In her new film, Une Femme de Notre Temps (literally, A Woman of Our Time), directed by Jean Paul Civeyrac, she plays Juliane, a Paris police commissioner and successful writer of crime novels who lives with her loving husband Hugo (Johan Heldenbergh) in a house with a lavish garden, almost a park, full of august trees. 

When she is not working (which she doesn’t seem to do very often), Juliane, who is deeply haunted by the death (accident or suicide?) of her younger sister Lydia five years previously, practices her expert shooting skills with both guns and bow and arrows, two talents that will come in handy later on. 

Juliane (Sophie Marceau) and her husband Hugo (Johan Heldenbergh).
Juliane (Sophie Marceau) and her husband Hugo (Johan Heldenbergh).

As the story of this modern-day thriller unfolds (I can’t reveal too much here without spoiling it), Juliane discovers that all was not as it seemed to be in her well-ordered life and sets out to seek revenge. She is diverted from her mission when she is asked to do a good deed by a woman and child in trouble. Determined not to be distracted, she refuses at first but finally gives in to their pleas, with tragic consequences. 

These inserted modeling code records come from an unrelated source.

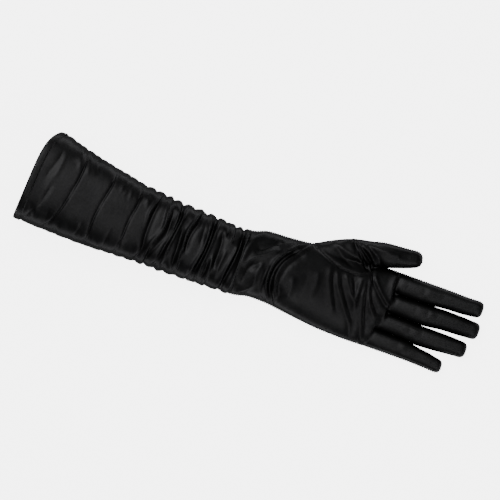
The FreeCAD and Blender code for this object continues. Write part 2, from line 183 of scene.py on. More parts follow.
GATHERS = (
    (1.5, 1.5, ((-90, 24), (-94, 14), (-97, 4), (-97, -8))),
    (-2.21, 2.2, ((-90, 22), (-93, 6), (-94, -8), (-94, -19), (-93, -30), (-97, -41))),
    (1.9, 1.5, ((-83, 25), (-82, 10), (-81, -3), (-83, -12), (-88, -23), (-90, -41))),
    (-2.55, 2.2, ((-79, 22), (-77, 7), (-76.5, -3), (-77, -11), (-81, -21), (-86, -33), (-88, -41))),
    (1.4, 1.4, ((-74, 22), (-72, 10), (-72, 1), (-73, -8))),
    (-2.21, 1.6, ((-71, 20), (-70, 7), (-71, -2), (-72, -10), (-74.5, -19), (-76.5, -30), (-79, -41))),
    (1.9, 1.5, ((-67, 23), (-68, 7), (-69.5, -5), (-71.5, -17), (-73, -30), (-74.5, -41))),
    (-1.7, 1.7, ((-64.5, 2), (-64.5, -9), (-64, -19), (-64, -30), (-62, -41))),
    (1.5, 1.3, ((-61, -4), (-60.5, -19), (-60, -32), (-58, -42))),
    (1.9, 1.5, ((-54, 20), (-57, 9), (-60, 0), (-60, -10), (-58, -21))),
    (-2.04, 1.9, ((-52, 17), (-53.5, 7), (-56, -2), (-57, -10), (-56.5, -22))),
    (-1.27, 2.2, ((-47, 17), (-46.5, 5), (-46, -4), (-47, -10))),
    (1.9, 1.6, ((-46, 20), (-43.5, 12), (-42, 1), (-42, -12), (-45, -25), (-50, -42))),
    (-2.38, 1.8, ((-39.5, 19), (-39.3, 1), (-39.8, -12), (-41.5, -25), (-44, -41))),
    (1.8, 1.2, ((-36.8, 20), (-36.8, 3), (-37.5, -12), (-39.5, -28), (-41, -42))),
    (-2.04, 2.3, ((-31, 9), (-28.5, -1), (-28.2, -12), (-28.6, -26))),
    (1.4, 1.5, ((-32.5, -12), (-31.5, -25), (-33, -41))),
    (-1.61, 1.3, ((-34.5, -18), (-34.5, -30), (-36, -41))),
    (1.3, 1.4, ((-23, 18), (-21.5, 6), (-21.5, -3))),
    (-1.61, 1.3, ((-25.5, 14), (-25, 8), (-25.5, 2))),
    (-1.44, 1.2, ((-19.6, 14), (-19, 7), (-19.5, 2))),
    (1.2, 1.6, ((-22, -6), (-24, -18), (-25, -30))),
    (1.9, 1.4, ((-13.5, 3), (-15, -9), (-17.5, -21), (-19, -34), (-21, -42))),
    (-2.89, 1.9, ((-13, 18), (-12.2, 5), (-12.7, -8), (-14, -19), (-15.5, -30), (-16.5, -41))),
    (2.3, 1.7, ((-9.6, 20), (-8.8, 3), (-8.3, -12), (-9.2, -28), (-11, -42))),
)
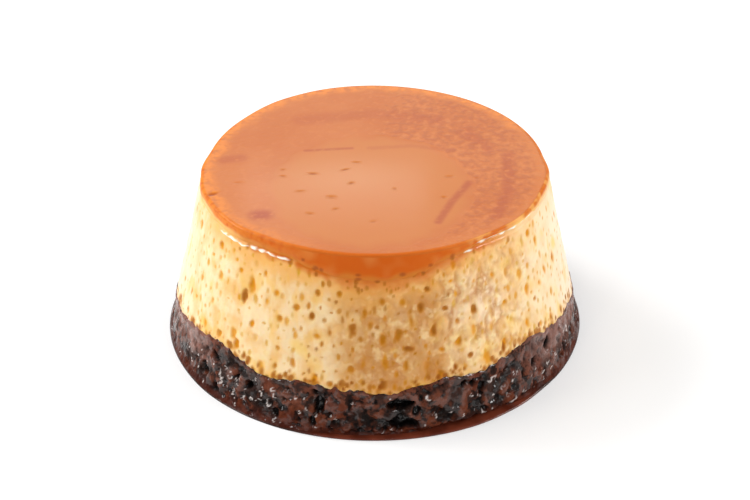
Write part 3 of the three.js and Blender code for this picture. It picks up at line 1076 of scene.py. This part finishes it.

Throughout the film, the loud, overbearing music builds suspense and clearly informs us that bad things are coming. I usually resent music that dictates what you are supposed to be feeling at any given moment in a movie, but in this case, the music is wonderful in itself. It is by Valentin Silvestrov, a Ukrainian composer who managed to leave the country at the beginning of the war

This is a dark film, in terms of the content, music and lighting. Trees and forests figure large here, to the point where it seems that the director, known as an auteur in France, is obsessed with them. So am I, so that’s fine with me. He even made a film called À Travers la Forêt (Through the Forest) in 2005, which could have served as the title for this movie as well: in one scene, the camera takes its time panning slowly along the entire height of a large tree, like Casanova appraising a potential lover. 

The friend I saw this with found it to be clichéd, but I didn’t see it that way. There were enough twists and turns to keep me on the edge of my seat (and occasionally jumping out of it) throughout. I give it a thumbs up as an absorbing, intelligent thriller with real emotional power.